Te ligo quando tiver novidades.
Abraço
Tomy
Não parece um texto de alguém prestes a se matar.
Quatro dias depois, ontem, minha cunhada Rafaela ligou avisando que estava sendo velado no cemitério do Morumbi. Enforcou-se com o cabo da tv.
***
Há aproximadamente 10 anos, meu ex-cunhado Lúcio enforcou-se com o cordão da capoeira. Há uns tantos anos, aproximadamente na mesma época, meu colega de medicina Popi matou-se com uma overdose de barbitúricos e minha colega de medicina Ieda matou-se com uma injeção de potássio. Quando eu ainda morava em Boston, em 1994, o namorado da Rebecca, Rafaello, pulou do prédio onde morava (então descobrimos que ele era o rei da Itália, estudando incógnito na Harvard, todos os papparazzi do mundo apareceram ao mesmo tempo).
Não vou falar sobre o desespero, sobre a depressão, sobre a desistência.

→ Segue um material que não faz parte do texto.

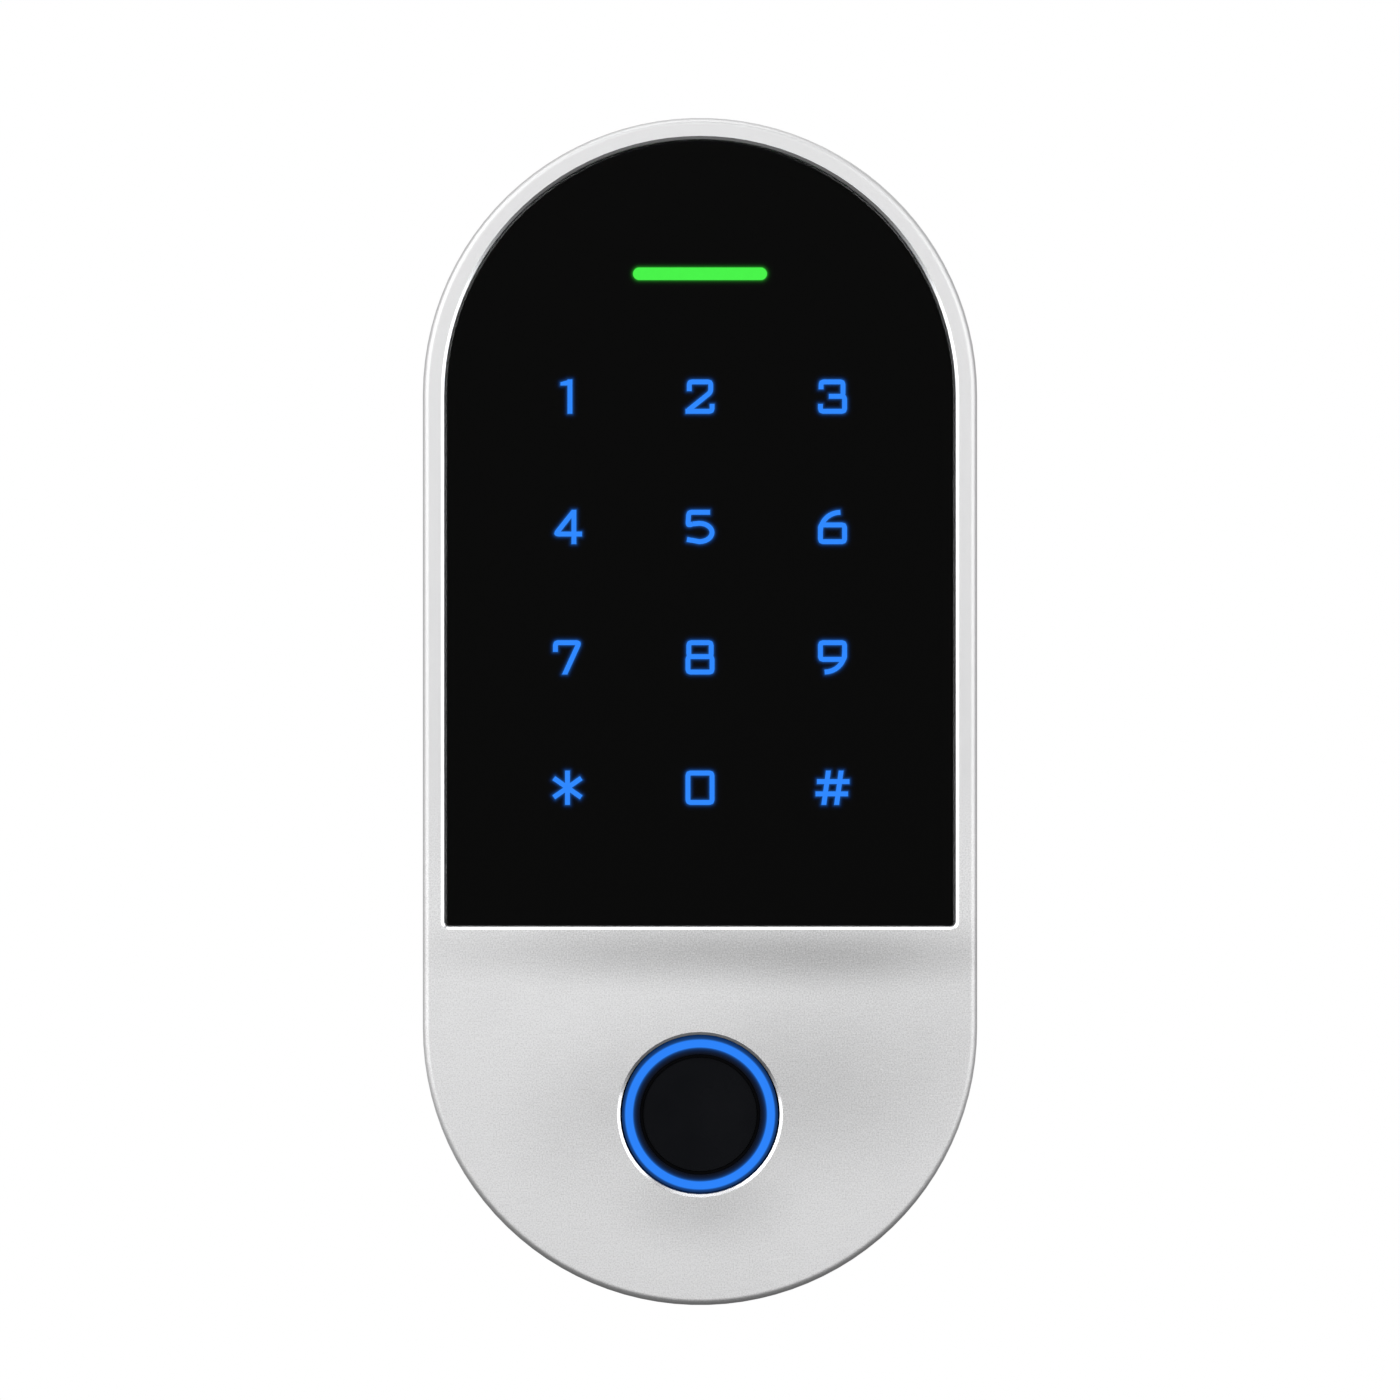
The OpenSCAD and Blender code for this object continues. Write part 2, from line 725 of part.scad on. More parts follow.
module power_inductor() {
    color("darkslategray") upright() {
        block([-6.5, main_bottom + 15], main_front, [7, 7, 0.5]);
        bar([-6.5, main_bottom + 15], 3.3, main_front + 0.5 - lap, main_front + 3.4);
    }
}

// Wire socket that opens down towards the cable grommet
module cable_header() {
    color("ivory") upright() difference() {
        block(header_place, main_front, header_size);
        translate([header_place.x - header_size.x / 2 + 0.8, header_place.y - header_size.y / 2 - lap,
            main_front + 0.8])
            cube([header_size.x - 1.6, header_size.y - 1.2, header_size.z - 1.6]);
    }
}

module tamper_switch() {
    color("black") upright() difference() {
        block(tamper_place, main_rear - tamper_body.z, tamper_body);
        bar(tamper_place, collar_r + 2 * hole_gap, main_rear - tamper_body.z - lap, main_rear - 0.4);
    }
}

module tamper_plunger() {
    color("white") upright() {
        bar(tamper_place, plunger_r, plunger_rear, collar_rear + lap);
        bar(tamper_place, collar_r, collar_rear, collar_rear + collar_t);
    }
}

module sensor_disc() {
    color("#202124") upright() translate([0, sensor_up, 0]) {
        bar([0, 0], disc_r, disc_front - disc_t, disc_front);
        bar([0, 0], disc_r - 0.6, floor_front, disc_front - disc_t + lap);
    }
}

module light_ring() {
    color("deepskyblue") upright() level(floor_front, ring_front) translate([0, sensor_up]) difference() {
        circle(ring_r);
        circle(ring_inner_r);
    }
}

// Black cup: floor with light windows, a thin tube around the disc, and a flange behind the wall
module sensor_housing() {
    color("#101114") upright() translate([0, sensor_up, 0]) difference() {
        rotate_extrude() {
            translate([tube_inner_r - 2, flange_rear])
                square([flange_r - tube_inner_r + 2, floor_front - flange_rear]);
            translate([ring_r + slide_gap / 2, flange_rear]) square([flange_w - slide_gap / 2, flange_t]);
            translate([tube_inner_r, flange_rear]) square([tube_t, ring_front - flange_rear]);
        }
        for (i = [0 : sensor_led_count - 1]) rotate(i * 360 / sensor_led_count)
            bar([sensor_led_reach, 0], 0.85, flange_rear - lap, floor_front + lap);
    }
}

module sensor_seal() {
    color("dimgray") upright() level(flange_front, front_rear) translate([0, sensor_up]) difference() {
        circle(flange_r - 0.15);
        circle(sensor_hole_r + 0.25);
    }
}

module sensor_board() {
    color("darkgreen") upright() bar([0, sensor_up], sensor_board_r, sensor_board_rear, flange_rear);
}

module sensor_leds() {
    color("ivory") upright() translate([0, sensor_up, 0])
        for (i = [0 : sensor_led_count - 1]) rotate(i * 360 / sensor_led_count)
            block([sensor_led_reach, 0], flange_rear, [0.8, 1.2, 0.6]);
}

module sensor_bracket() {
    color("silver") upright() level(bracket_rear, flange_rear) translate([0, sensor_up]) difference() {
        union() {
            circle(flange_r + 0.7);
            square([2 * bracket_reach, 2 * post_r], center = true);
            for (side = [-1, 1]) translate([side * bracket_reach, 0]) circle(post_r);
        }
        circle(sensor_board_r + 0.3);
        for (side = [-1, 1]) translate([side * bracket_reach, 0]) circle(small_screw_r + hole_gap);
    }
}

module bracket_screws() {
    color("silver") upright() for (side = [-1, 1])
        pan_screw([side * bracket_reach, sensor_up], bracket_rear - small_head_t, front_rear - 0.4);
}

module ribbon_plug() {
    color("ivory") upright() block([0, ribbon_plug_up], sensor_board_rear - ribbon_plug.z, ribbon_plug);
}

module ribbon_socket() {
    color("ivory") upright() block([0, main_bottom + ribbon_socket.y / 2], main_front, ribbon_socket);
}

// Flat ribbon from the sensor board up to the main board, as a side profile
module ribbon_cable() {
    start_up = ribbon_plug_up + ribbon_plug.y / 2;
    start_depth = sensor_board_rear - ribbon_plug.z / 2;
    end_depth = main_front + ribbon_socket.z / 2;
    color("white") upright() across(ribbon_w)
        stroke(bent([[start_up, start_depth], [start_up + 5, start_depth],
            [main_bottom - 5, end_depth], [main_bottom, end_depth]], 2), ribbon_t);
}

module cover_seal() {
    color("dimgray") upright() level(cover_front, land_depth) difference() {
        pill_2d(cover_r);
        pill_2d(cavity_r + 0.2);
    }
}

module rear_cover() {
    color("#2b2c2e") upright() difference() {
        level(cover_rear, cover_front) difference() {
            pill_2d(cover_r);
            for (place = cover_screw_places) translate(place) circle(cover_screw_r + hole_gap);
            translate([0, grommet_up]) circle(grommet_body_r + slide_gap);
            translate(tamper_place) circle(plunger_r + hole_gap);
        }
        for (place = cover_screw_places)
            translate([place.x, place.y, cover_rear - lap])
                cylinder(r1 = cover_head_r + hole_gap + lap, r2 = cover_screw_r + hole_gap,
                    h = cover_head_t + lap);
    }
}

module cover_screws() {
    color("silver") upright() for (place = cover_screw_places)
        translate([place.x, place.y, 0]) difference() {
            union() {
                translate([0, 0, cover_rear])
                    cylinder(r1 = cover_head_r, r2 = cover_screw_r, h = cover_head_t);
                bar([0, 0], cover_screw_r, cover_rear, cover_front + cover_screw_depth);
            }
            cross_recess(cover_rear - lap, drive_depth);
        }
}

module cable_grommet() {
    color("#1a1a1a") upright() translate([0, grommet_up, 0]) rotate_extrude()
        polygon([[grommet_bore_r, cover_rear - 1.2], [grommet_flange_r - 0.4, cover_rear - 1.2],
            [grommet_flange_r, cover_rear - 0.8], [grommet_flange_r, cover_rear],
            [grommet_body_r, cover_rear], [grommet_body_r, cover_front],
            [grommet_flange_r, cover_front], [grommet_flange_r, cover_front + 0.8],
            [grommet_bore_r, cover_front + 0.8]]);
}

// Headless screw with a socket in its lower end and a pointed upper end
module lock_screw() {
    start = -case_top + lock_recess;
    color("silver") upright() translate([0, start, lock_depth]) rotate([-90, 0, 0]) difference() {
        union() {
            cylinder(r = lock_r, h = lock_length - lock_tip);
            translate([0, 0, lock_length - lock_tip - lap])
                cylinder(r1 = lock_r, r2 = lock_r - lock_tip, h = lock_tip + lap);
        }
        translate([0, 0, -lap]) cylinder(r = lock_socket_r, h = lock_socket_depth, $fn = 6);
    }
}

wall_plate();
lock_strap();
front_case();
touch_lens();
lens_adhesive();
legend_film();
for (key = KEYS)
    legend(key);
status_light_bar();
light_guide();
keypad_board();
key_leds();
status_leds();
touch_controller();
board_plug();
board_socket();
board_standoffs();
main_board();
board_screws();
processor();
door_relay();
buzzer();
capacitors();
power_inductor();
cable_header();
tamper_switch();
tamper_plunger();
sensor_disc();
light_ring();
sensor_housing();
sensor_seal();
sensor_board();
sensor_leds();
sensor_bracket();
bracket_screws();
ribbon_plug();
ribbon_cable();
ribbon_socket();
cover_seal();
rear_cover();
cover_screws();
cable_grommet();
lock_screw();
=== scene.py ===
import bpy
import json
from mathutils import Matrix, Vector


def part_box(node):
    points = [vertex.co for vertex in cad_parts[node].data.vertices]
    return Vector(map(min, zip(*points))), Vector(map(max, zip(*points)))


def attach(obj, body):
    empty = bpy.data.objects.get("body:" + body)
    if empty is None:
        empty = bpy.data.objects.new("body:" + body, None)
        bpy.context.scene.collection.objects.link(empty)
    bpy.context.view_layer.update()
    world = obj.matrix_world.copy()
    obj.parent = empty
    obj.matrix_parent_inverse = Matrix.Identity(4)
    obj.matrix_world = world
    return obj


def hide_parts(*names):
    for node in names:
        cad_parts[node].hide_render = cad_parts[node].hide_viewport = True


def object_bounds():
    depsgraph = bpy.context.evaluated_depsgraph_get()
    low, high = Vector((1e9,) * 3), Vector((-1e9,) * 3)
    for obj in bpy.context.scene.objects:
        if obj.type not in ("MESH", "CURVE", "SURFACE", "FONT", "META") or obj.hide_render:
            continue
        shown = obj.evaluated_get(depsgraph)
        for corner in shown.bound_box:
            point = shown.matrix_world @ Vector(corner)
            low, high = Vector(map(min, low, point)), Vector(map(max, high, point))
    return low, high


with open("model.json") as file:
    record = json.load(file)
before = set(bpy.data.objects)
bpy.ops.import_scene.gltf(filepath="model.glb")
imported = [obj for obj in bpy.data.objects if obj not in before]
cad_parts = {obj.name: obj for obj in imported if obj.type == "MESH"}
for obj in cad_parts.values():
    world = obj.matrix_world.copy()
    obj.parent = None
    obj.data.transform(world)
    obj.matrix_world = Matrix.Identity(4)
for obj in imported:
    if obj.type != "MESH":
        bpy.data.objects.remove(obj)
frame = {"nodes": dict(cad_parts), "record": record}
CAD_BOX = [list(corner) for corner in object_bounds()]

import json
import math

import bmesh
import bpy
from bpy.props import FloatProperty, FloatVectorProperty, IntProperty, PointerProperty
from bpy.types import Operator, Panel, PropertyGroup
from mathutils import Matrix, Vector
from mathutils.bvhtree import BVHTree

bl_info = {
    "name": "Fingerprint terminal",
    "version": (1, 0, 0),
    "blender": (4, 5, 0),
    "location": "3D View > Sidebar > Terminal",
    "description": "Finishes, lit legends, fasteners and stage of a wall-mounted fingerprint terminal",
    "category": "Object",
}

MM = 0.001
# Vertices closer than this are one
WELD = 1e-7
CASE_HIGH = Vector(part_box("front_case")[1])
# In millimetres: height of the middle of the case's round ends, and reach of the rim's inner edge from there
END_UP = (CASE_HIGH.z - CASE_HIGH.x) / MM
RIM_INSIDE = (CASE_HIGH.x - 1.4 * MM) / MM
# Heights between which the case's metal goes from plain to rubbed and painted with shade, in millimetres
PLAIN_ABOVE, RUBBED_AND_SHADED_BELOW = -4.0, -22.0
# Painted shade on the lower metal, darker places that stand in for its uneven reflection: middle and half
# sizes in millimetres, and how dark
PAINTED_SHADE_SPOTS = (
    ((4, -26.0), (44, 5.0), 0.53),
    ((16, -27.5), (16, 5.0), 0.14),
    ((30, -34.0), (26, 22), 0.14),
    ((9, -41.0), (24, 15), 0.30),
    ((-11, -43.0), (15, 12), 0.18),
    ((0, -53.5), (13, 6.5), 0.28),
)
# Scratches in the rubbed metal: middle, half length and half width in millimetres, slope in degrees, strength
SCRATCHES = (
    ((8.4, -59.2), (2.9, 0.09), 10.5, 0.8),
    ((7.2, -57.5), (2.4, 0.08), 20, 0.5),
    ((13.0, -59.55), (0.6, 0.08), -27, 0.6),
    ((8.2, -60.55), (0.55, 0.1), -41, 0.8),
    ((-4.1, -61.1), (1.3, 0.09), 19, 0.5),
    ((19.6, -38.7), (0.16, 0.13), 0, 1.0),
    ((-6.4, -52.6), (0.2, 0.12), 30, 0.8),
)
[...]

Mas sim sobre o que esses casos tinham em comum: todas essas vítimas, além de serem os únicos suicidas que conheci pessoalmente, estavam sob o efeito de anti-depressivos modernos, de uma classe chamada SSRI, inibidores seletivos da recaptação de serotonina. Prozac, Zoloft, Paxil, esses, entre outros.
Se você fizer uma busca ligeira no Google, utilizando as palavras-chave "Prozac, Zoloft, Suicide", aprende rapidamente que a correlação entre essas drogas e um aumento na taxa de suicídio não é novidade. Alguns estudos apontam uma incidência de quase 4% de suicídios entre os pacientes que utilizam esse tipo de droga, contra 0,2 a 0,8% entre os que utilizam outros antidepressivos. Existem milhares de processos na justiça americana contra os laboratórios que os fabricam, todos por responsabilidade em suicídios. Há vários estudos clínicos associando estes antidepressivos a efeitos colaterais como irritação, mania, agressividade, auto-agressões e outros. Algumas crianças sob o efeito dessas drogas exibem um comportamento estereotipado de estapear o próprio rosto.
Li o relato de um caso em que os pais descrevem os últimos dias de vida de sua filha de 16 anos. Ela estava ansiosa em relação a um namoro. Após uma consulta de 30 minutos, um terapeuta indicou receitou 25 mg de Zoloft. Alguns dias depois, ela se internou voluntariamente, por não se sentir segura com a droga. Na internação, aumentaram sua dose para 150 mg diárias. Ela se enforcou no terceiro dia de alta.
Nos EUA, hoje as embalagens dessas drogas vêm com um aviso numa moldura negra, avisando quanto ao maior risco de suicídio. Aqui, nunca vi ninguém falar nada a respeito.